Saturday, November 21, 2009

Window Night

This year, on the Monday following Thanksgiving, downtown Rochester merchants will kick off the holiday shopping season with their Lagniappe celebration, an annual event since 1973. When I was growing up in the 1960s, the Rochester Chamber of Commerce encouraged Christmas shopping with a promotion called Window Night. The program started in the week before Thanksgiving, when participating stores displayed prize merchandise in their front windows, along with a poster containing a winning number that was kept covered up until the appointed time. As shoppers visited the stores to conduct their normal business, they would be given numbered tickets. The shopper retained the ticket, hoping it would match the store's number to be revealed on Window Night.

On the actual evening of Window Night, the sidewalks were filled with people waiting for the fire siren to blow at 7:00 p.m., signaling the official unveiling of the winning numbers. Merchants uncovered their numbers, and shoppers moved from store window to store window, pressing their noses to the glass to compare their tickets to the posted numbers. A shopper holding a winning number was rewarded with the prize merchandise displayed by the merchant whose number matched the shopper's ticket. There was plenty of merriment and everybody enjoyed the excitement of searching for winning numbers while browsing the shops and looking at the Christmas lights along Main Street.

Of course, the holiday light display on Main was much more modest than the one we have today. It consisted of garland and colored light bulbs strung across Main from light pole to light pole, with a three red plastic bells in the center hanging right over the middle of the street. Each bell had a light bulb inside and the bulbs were sequenced to blink off and on going from left to center to right and back again, to simulate the motion of a ringing bell. The effect was charming but sometimes made it a challenge to pick out the traffic lights that were hanging near the bells.

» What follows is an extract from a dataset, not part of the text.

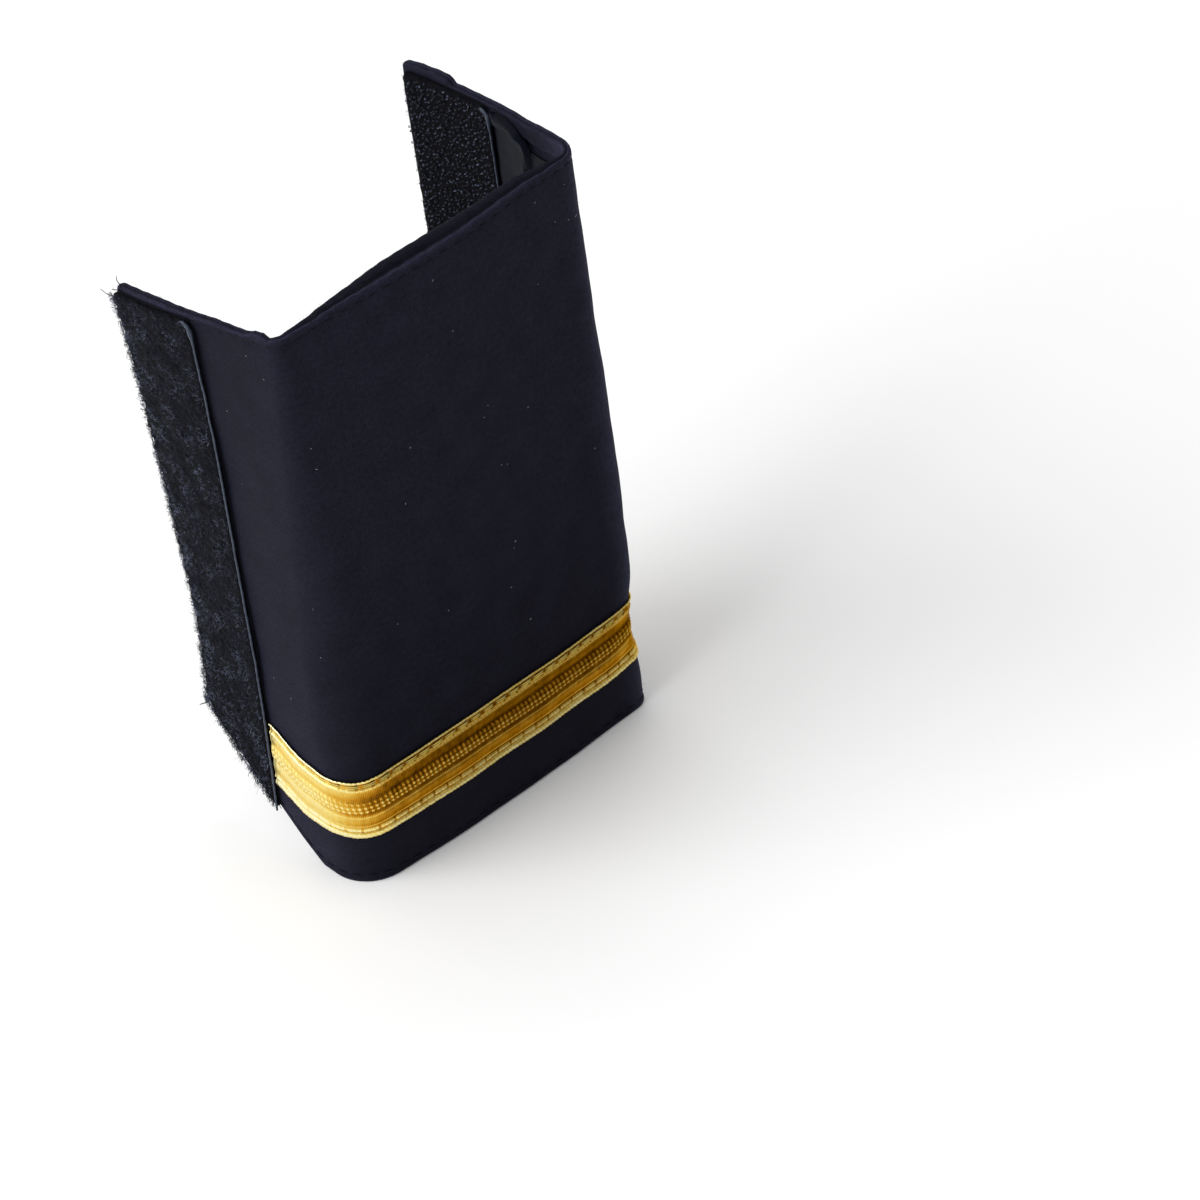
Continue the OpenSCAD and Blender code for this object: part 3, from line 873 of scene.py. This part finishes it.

The Window Night promotion was replaced by Rochester's own version of the Creole tradition of Lagniappe, "a little something extra," in 1973. The garland and the bells were retired years ago, and now we are a regional sensation with the Big Bright Light Show. Lagniappe will be held on November 30 this year, and the Big Bright Light Show will open on that evening at 7:00 p.m. Click here for details.

1 comment:

  1. I am trying to convince anyone! that Lagniappe was what you are calling Window Night here. I was born 12/28/51 and my dad took me around to this same thing you are writing about only I distinctly remember the word "lagniappe" because my dad would call it "lag-nap" and we tho't it was so funny ... meaning "a little something extra" ... and you described it perfectly, except I swear! I remember it being called Lagniappe ... and I was already moved away in 1971 so I sure wouldn't remember it from when the "present day" folks are calling it. I'm writing this 11/27/12 when the purportedly "40th anniv of Lagniappe" just happened last night..........and I've been reading your blog from beginning until I just now found this. Thanks!